**EXERCISE:**
Would you write out the entries below, every one of them, exactly?

────────────────────

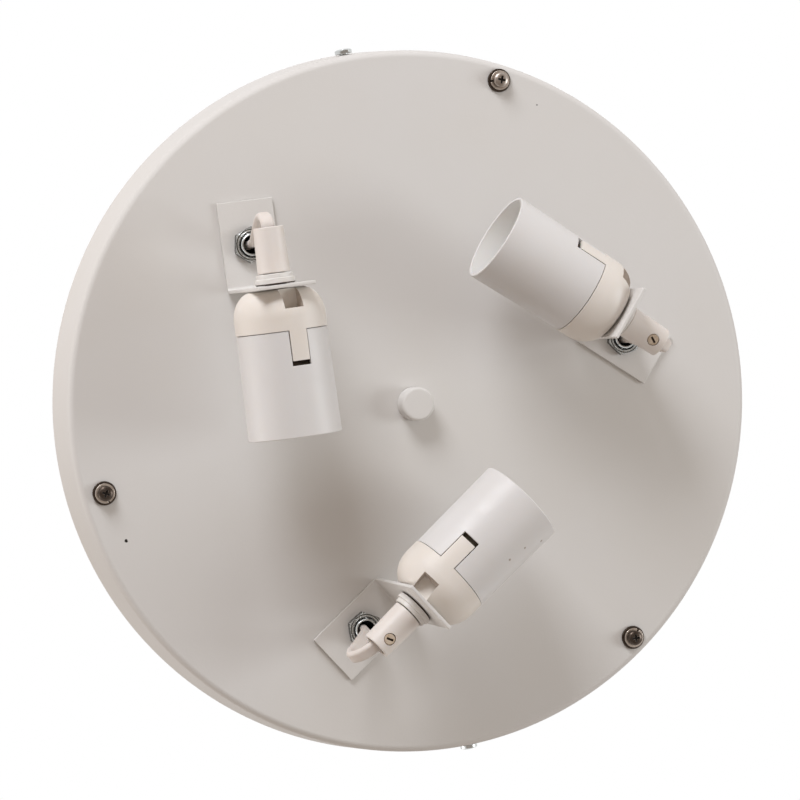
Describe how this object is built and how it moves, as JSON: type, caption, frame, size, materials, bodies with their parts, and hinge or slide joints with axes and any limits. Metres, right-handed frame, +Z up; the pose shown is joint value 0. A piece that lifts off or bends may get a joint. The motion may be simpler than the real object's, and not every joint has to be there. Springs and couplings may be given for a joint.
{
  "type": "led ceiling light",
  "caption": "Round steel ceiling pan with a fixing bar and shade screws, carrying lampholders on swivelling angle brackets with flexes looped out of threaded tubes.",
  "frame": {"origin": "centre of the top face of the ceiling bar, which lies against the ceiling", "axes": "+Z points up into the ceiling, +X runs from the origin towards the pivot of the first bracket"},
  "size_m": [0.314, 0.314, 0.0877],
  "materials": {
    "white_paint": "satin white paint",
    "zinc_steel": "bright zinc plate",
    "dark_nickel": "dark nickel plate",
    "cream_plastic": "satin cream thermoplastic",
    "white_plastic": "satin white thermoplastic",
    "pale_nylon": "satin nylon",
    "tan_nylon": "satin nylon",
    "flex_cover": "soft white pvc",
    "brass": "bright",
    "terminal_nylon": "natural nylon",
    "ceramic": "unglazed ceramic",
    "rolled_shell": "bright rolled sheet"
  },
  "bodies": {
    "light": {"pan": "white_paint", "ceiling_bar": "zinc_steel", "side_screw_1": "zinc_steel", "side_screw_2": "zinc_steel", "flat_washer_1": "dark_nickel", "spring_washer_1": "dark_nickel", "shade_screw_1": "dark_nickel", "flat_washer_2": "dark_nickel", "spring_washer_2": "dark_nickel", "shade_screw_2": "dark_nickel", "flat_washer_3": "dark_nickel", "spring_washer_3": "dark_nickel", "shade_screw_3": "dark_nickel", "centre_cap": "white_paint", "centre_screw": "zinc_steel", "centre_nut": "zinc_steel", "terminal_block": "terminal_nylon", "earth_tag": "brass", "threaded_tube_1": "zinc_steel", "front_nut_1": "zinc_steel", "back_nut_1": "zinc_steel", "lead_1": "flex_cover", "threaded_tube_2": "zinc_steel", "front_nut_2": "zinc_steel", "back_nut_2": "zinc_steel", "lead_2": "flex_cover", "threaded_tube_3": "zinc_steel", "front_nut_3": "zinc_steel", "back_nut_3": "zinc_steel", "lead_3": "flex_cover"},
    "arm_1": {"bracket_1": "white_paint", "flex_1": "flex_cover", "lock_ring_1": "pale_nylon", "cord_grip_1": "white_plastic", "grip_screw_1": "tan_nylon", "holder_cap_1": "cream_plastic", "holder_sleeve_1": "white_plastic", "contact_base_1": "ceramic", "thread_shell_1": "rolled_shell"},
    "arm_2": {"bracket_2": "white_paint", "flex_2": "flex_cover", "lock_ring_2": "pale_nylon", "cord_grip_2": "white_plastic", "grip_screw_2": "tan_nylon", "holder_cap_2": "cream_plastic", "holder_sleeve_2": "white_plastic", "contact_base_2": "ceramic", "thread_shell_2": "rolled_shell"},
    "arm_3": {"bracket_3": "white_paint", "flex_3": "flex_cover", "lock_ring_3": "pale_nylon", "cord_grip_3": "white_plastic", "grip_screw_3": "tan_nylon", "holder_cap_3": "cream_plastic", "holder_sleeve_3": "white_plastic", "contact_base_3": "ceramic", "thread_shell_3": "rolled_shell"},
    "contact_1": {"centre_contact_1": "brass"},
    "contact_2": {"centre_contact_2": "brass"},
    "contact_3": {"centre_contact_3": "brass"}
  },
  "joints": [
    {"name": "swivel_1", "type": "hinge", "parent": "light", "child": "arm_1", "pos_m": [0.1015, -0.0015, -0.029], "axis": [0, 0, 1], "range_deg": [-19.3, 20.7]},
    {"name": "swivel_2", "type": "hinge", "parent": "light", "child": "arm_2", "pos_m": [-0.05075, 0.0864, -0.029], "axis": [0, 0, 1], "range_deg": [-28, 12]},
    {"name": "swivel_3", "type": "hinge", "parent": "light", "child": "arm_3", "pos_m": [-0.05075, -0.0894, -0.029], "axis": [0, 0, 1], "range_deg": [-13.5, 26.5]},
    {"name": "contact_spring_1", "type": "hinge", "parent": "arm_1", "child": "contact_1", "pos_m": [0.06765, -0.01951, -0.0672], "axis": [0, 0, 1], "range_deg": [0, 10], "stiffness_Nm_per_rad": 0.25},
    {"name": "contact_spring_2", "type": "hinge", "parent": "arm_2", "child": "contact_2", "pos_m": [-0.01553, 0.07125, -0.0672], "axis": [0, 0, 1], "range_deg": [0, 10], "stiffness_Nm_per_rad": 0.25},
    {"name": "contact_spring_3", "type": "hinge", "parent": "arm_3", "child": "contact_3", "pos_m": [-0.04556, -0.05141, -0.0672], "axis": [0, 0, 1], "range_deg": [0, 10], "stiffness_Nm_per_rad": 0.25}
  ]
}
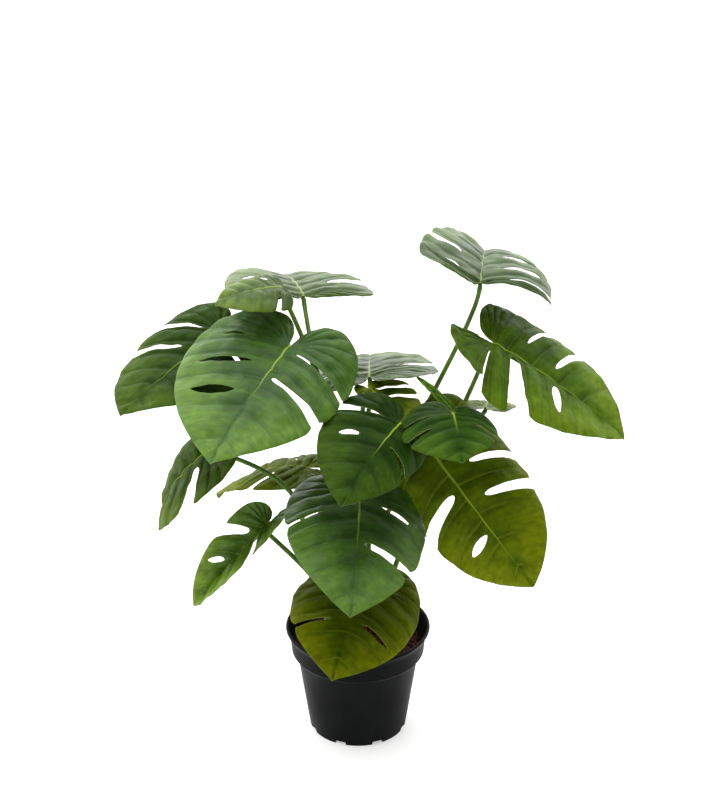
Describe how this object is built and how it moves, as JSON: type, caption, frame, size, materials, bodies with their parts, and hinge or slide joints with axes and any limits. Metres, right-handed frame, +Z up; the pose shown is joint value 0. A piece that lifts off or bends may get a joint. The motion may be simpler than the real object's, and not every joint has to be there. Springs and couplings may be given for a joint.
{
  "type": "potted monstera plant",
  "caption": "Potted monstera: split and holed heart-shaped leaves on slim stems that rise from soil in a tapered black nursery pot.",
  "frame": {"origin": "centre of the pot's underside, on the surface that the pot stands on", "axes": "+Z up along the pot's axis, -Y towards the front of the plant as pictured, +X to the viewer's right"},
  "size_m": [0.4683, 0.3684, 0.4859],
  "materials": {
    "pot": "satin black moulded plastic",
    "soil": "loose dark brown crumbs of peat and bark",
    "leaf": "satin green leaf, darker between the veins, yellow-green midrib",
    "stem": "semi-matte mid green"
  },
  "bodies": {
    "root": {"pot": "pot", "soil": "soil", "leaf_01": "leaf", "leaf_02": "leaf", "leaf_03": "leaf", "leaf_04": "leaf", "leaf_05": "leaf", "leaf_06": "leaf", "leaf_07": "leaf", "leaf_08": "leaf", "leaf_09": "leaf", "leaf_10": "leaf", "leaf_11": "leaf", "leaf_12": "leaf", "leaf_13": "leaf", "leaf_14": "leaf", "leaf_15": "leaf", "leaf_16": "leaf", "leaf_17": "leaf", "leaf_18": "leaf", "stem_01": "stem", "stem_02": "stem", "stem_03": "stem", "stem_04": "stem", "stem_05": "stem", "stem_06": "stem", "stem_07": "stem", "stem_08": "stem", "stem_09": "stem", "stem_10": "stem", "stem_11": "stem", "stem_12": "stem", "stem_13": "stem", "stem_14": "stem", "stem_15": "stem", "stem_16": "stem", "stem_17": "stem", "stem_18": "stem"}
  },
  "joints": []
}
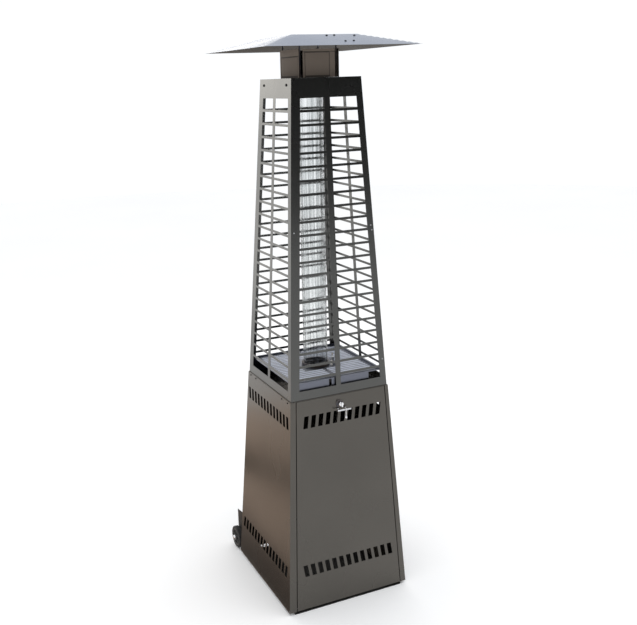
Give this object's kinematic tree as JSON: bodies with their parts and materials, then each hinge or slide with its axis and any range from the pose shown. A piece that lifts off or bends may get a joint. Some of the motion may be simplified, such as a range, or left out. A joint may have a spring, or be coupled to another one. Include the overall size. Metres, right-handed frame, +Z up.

────────────────────

**TASK RESPONSE:**
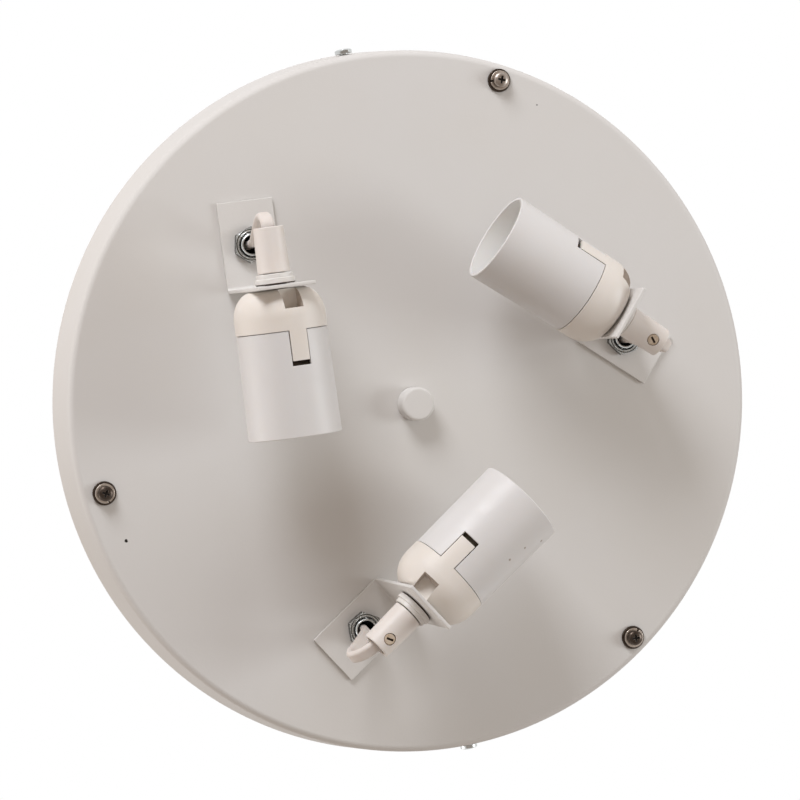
Describe how this object is built and how it moves, as JSON: type, caption, frame, size, materials, bodies with their parts, and hinge or slide joints with axes and any limits. Metres, right-handed frame, +Z up; the pose shown is joint value 0. A piece that lifts off or bends may get a joint. The motion may be simpler than the real object's, and not every joint has to be there. Springs and couplings may be given for a joint.
{
  "type": "led ceiling light",
  "caption": "Round steel ceiling pan with a fixing bar and shade screws, carrying lampholders on swivelling angle brackets with flexes looped out of threaded tubes.",
  "frame": {"origin": "centre of the top face of the ceiling bar, which lies against the ceiling", "axes": "+Z points up into the ceiling, +X runs from the origin towards the pivot of the first bracket"},
  "size_m": [0.314, 0.314, 0.0877],
  "materials": {
    "white_paint": "satin white paint",
    "zinc_steel": "bright zinc plate",
    "dark_nickel": "dark nickel plate",
    "cream_plastic": "satin cream thermoplastic",
    "white_plastic": "satin white thermoplastic",
    "pale_nylon": "satin nylon",
    "tan_nylon": "satin nylon",
    "flex_cover": "soft white pvc",
    "brass": "bright",
    "terminal_nylon": "natural nylon",
    "ceramic": "unglazed ceramic",
    "rolled_shell": "bright rolled sheet"
  },
  "bodies": {
    "light": {"pan": "white_paint", "ceiling_bar": "zinc_steel", "side_screw_1": "zinc_steel", "side_screw_2": "zinc_steel", "flat_washer_1": "dark_nickel", "spring_washer_1": "dark_nickel", "shade_screw_1": "dark_nickel", "flat_washer_2": "dark_nickel", "spring_washer_2": "dark_nickel", "shade_screw_2": "dark_nickel", "flat_washer_3": "dark_nickel", "spring_washer_3": "dark_nickel", "shade_screw_3": "dark_nickel", "centre_cap": "white_paint", "centre_screw": "zinc_steel", "centre_nut": "zinc_steel", "terminal_block": "terminal_nylon", "earth_tag": "brass", "threaded_tube_1": "zinc_steel", "front_nut_1": "zinc_steel", "back_nut_1": "zinc_steel", "lead_1": "flex_cover", "threaded_tube_2": "zinc_steel", "front_nut_2": "zinc_steel", "back_nut_2": "zinc_steel", "lead_2": "flex_cover", "threaded_tube_3": "zinc_steel", "front_nut_3": "zinc_steel", "back_nut_3": "zinc_steel", "lead_3": "flex_cover"},
    "arm_1": {"bracket_1": "white_paint", "flex_1": "flex_cover", "lock_ring_1": "pale_nylon", "cord_grip_1": "white_plastic", "grip_screw_1": "tan_nylon", "holder_cap_1": "cream_plastic", "holder_sleeve_1": "white_plastic", "contact_base_1": "ceramic", "thread_shell_1": "rolled_shell"},
    "arm_2": {"bracket_2": "white_paint", "flex_2": "flex_cover", "lock_ring_2": "pale_nylon", "cord_grip_2": "white_plastic", "grip_screw_2": "tan_nylon", "holder_cap_2": "cream_plastic", "holder_sleeve_2": "white_plastic", "contact_base_2": "ceramic", "thread_shell_2": "rolled_shell"},
    "arm_3": {"bracket_3": "white_paint", "flex_3": "flex_cover", "lock_ring_3": "pale_nylon", "cord_grip_3": "white_plastic", "grip_screw_3": "tan_nylon", "holder_cap_3": "cream_plastic", "holder_sleeve_3": "white_plastic", "contact_base_3": "ceramic", "thread_shell_3": "rolled_shell"},
    "contact_1": {"centre_contact_1": "brass"},
    "contact_2": {"centre_contact_2": "brass"},
    "contact_3": {"centre_contact_3": "brass"}
  },
  "joints": [
    {"name": "swivel_1", "type": "hinge", "parent": "light", "child": "arm_1", "pos_m": [0.1015, -0.0015, -0.029], "axis": [0, 0, 1], "range_deg": [-19.3, 20.7]},
    {"name": "swivel_2", "type": "hinge", "parent": "light", "child": "arm_2", "pos_m": [-0.05075, 0.0864, -0.029], "axis": [0, 0, 1], "range_deg": [-28, 12]},
    {"name": "swivel_3", "type": "hinge", "parent": "light", "child": "arm_3", "pos_m": [-0.05075, -0.0894, -0.029], "axis": [0, 0, 1], "range_deg": [-13.5, 26.5]},
    {"name": "contact_spring_1", "type": "hinge", "parent": "arm_1", "child": "contact_1", "pos_m": [0.06765, -0.01951, -0.0672], "axis": [0, 0, 1], "range_deg": [0, 10], "stiffness_Nm_per_rad": 0.25},
    {"name": "contact_spring_2", "type": "hinge", "parent": "arm_2", "child": "contact_2", "pos_m": [-0.01553, 0.07125, -0.0672], "axis": [0, 0, 1], "range_deg": [0, 10], "stiffness_Nm_per_rad": 0.25},
    {"name": "contact_spring_3", "type": "hinge", "parent": "arm_3", "child": "contact_3", "pos_m": [-0.04556, -0.05141, -0.0672], "axis": [0, 0, 1], "range_deg": [0, 10], "stiffness_Nm_per_rad": 0.25}
  ]
}
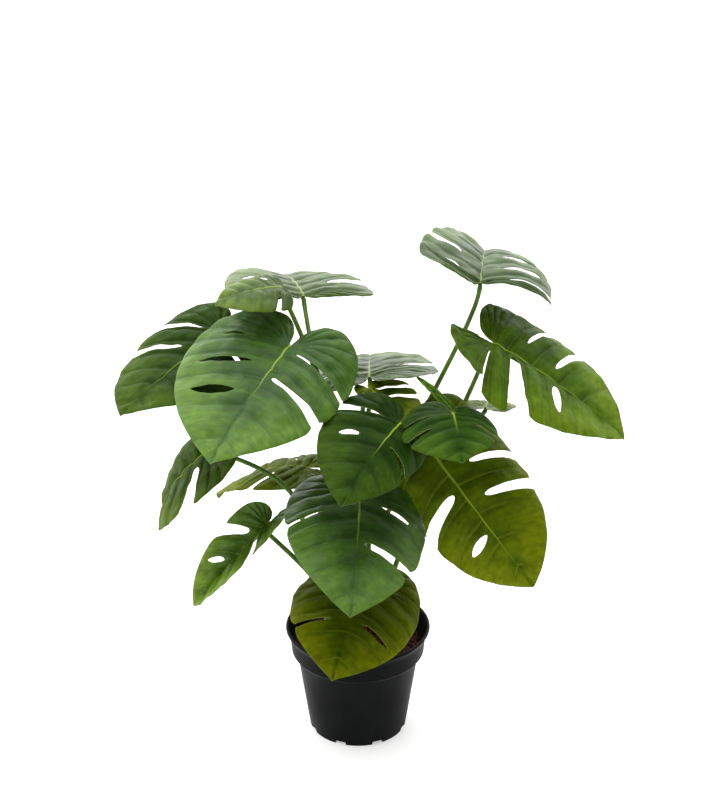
Describe how this object is built and how it moves, as JSON: type, caption, frame, size, materials, bodies with their parts, and hinge or slide joints with axes and any limits. Metres, right-handed frame, +Z up; the pose shown is joint value 0. A piece that lifts off or bends may get a joint. The motion may be simpler than the real object's, and not every joint has to be there. Springs and couplings may be given for a joint.
{
  "type": "potted monstera plant",
  "caption": "Potted monstera: split and holed heart-shaped leaves on slim stems that rise from soil in a tapered black nursery pot.",
  "frame": {"origin": "centre of the pot's underside, on the surface that the pot stands on", "axes": "+Z up along the pot's axis, -Y towards the front of the plant as pictured, +X to the viewer's right"},
  "size_m": [0.4683, 0.3684, 0.4859],
  "materials": {
    "pot": "satin black moulded plastic",
    "soil": "loose dark brown crumbs of peat and bark",
    "leaf": "satin green leaf, darker between the veins, yellow-green midrib",
    "stem": "semi-matte mid green"
  },
  "bodies": {
    "root": {"pot": "pot", "soil": "soil", "leaf_01": "leaf", "leaf_02": "leaf", "leaf_03": "leaf", "leaf_04": "leaf", "leaf_05": "leaf", "leaf_06": "leaf", "leaf_07": "leaf", "leaf_08": "leaf", "leaf_09": "leaf", "leaf_10": "leaf", "leaf_11": "leaf", "leaf_12": "leaf", "leaf_13": "leaf", "leaf_14": "leaf", "leaf_15": "leaf", "leaf_16": "leaf", "leaf_17": "leaf", "leaf_18": "leaf", "stem_01": "stem", "stem_02": "stem", "stem_03": "stem", "stem_04": "stem", "stem_05": "stem", "stem_06": "stem", "stem_07": "stem", "stem_08": "stem", "stem_09": "stem", "stem_10": "stem", "stem_11": "stem", "stem_12": "stem", "stem_13": "stem", "stem_14": "stem", "stem_15": "stem", "stem_16": "stem", "stem_17": "stem", "stem_18": "stem"}
  },
  "joints": []
}
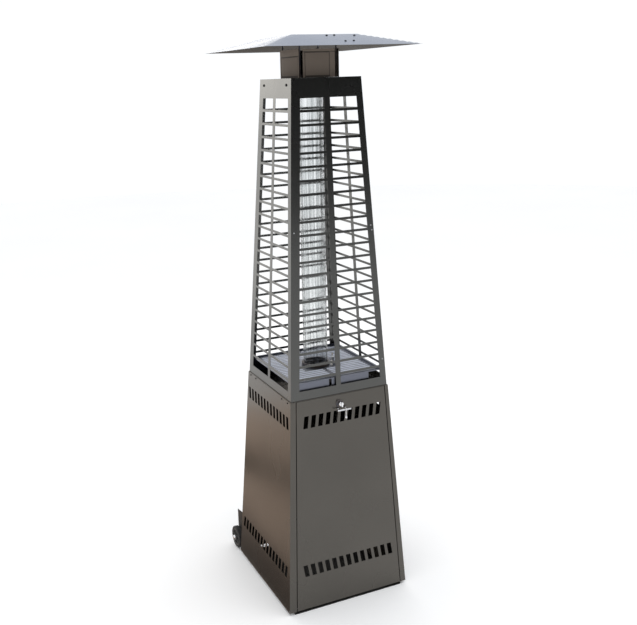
Give this object's kinematic tree as JSON: bodies with their parts and materials, then each hinge or slide with its axis and any range from the pose shown. A piece that lifts off or bends may get a joint. Some of the motion may be simplified, such as a range, or left out. A joint may have a spring, or be coupled to another one. Include the overall size. Metres, right-handed frame, +Z up.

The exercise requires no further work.